Media Matters shows how the 2 Million lie got started and then spread like wild fire over the extreme reich wing blogosphere.
://mediamatters.org/columns/200909140039
Just put http in front of it.
I found what is without any question the best reference photo of how many people attended this rally, taken by the nut bag "Freedom Works" themselves at the peak of the crowd. This shows at an absolute maximum probably 75,000 people.
The crowd gets no where up close to the capital bldg steps.
If you look at this aerial view (Go to Mapquest and put in Washington DC and find the capital bldg) of the Washington Mall you can see exactly where this crowd starts and stops, It starts just to the right of 1st st. just to the right of that big tree but BEFORE that small road towards the capital bldg then it goes just up to 3rd st but not past it except for a few stragglers up by the tents.
That is actually a very small area and certainly not even remotely close to anything over 100,000 even being extremely generous and using a vivid imagination.
Case closed
Put http in front of this link
://iowntheworld.com/blog/wp-content/uploads/2009/09/capitol-view-lo-res.jpg
At least you can turn it off when you get tired of the fundies. Try being the only Democrat in an office of Texans!
John:
No particular reason for the omission. I will admit to some discomfort with some of AA's tactics (as I have also some reservations about FfRF's, so there's no good excuse), so I will admit maybe less of a feeling of urgency to get it listed.

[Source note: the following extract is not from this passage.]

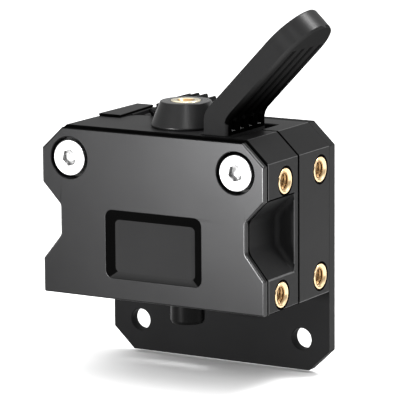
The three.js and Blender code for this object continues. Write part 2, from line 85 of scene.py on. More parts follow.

But you're right, it probably ought to be.
When I hear "I am scared because MSNBC says __________" I give it the same attention I give "I am scared because Glen Beck says ________"
Come out of your cave man.
I find it odd your drag out all these nuts and not a single elected Republican to make your point as well.
Paul Fidalgo,
It always amuses me how small thinkers play right into Limbaugh's hands. He would have really liked your submission. I'll bet the vein in your forehead was reeely poppin' during this piece (your sentence structure betrays you).
Oh, and the way you put quotations around "your" version of what Limbaugh "really meant" was a nice touch too. That nasty habit is the kiss of death in "real journalism" and it will permanently keep you at your current pay grade.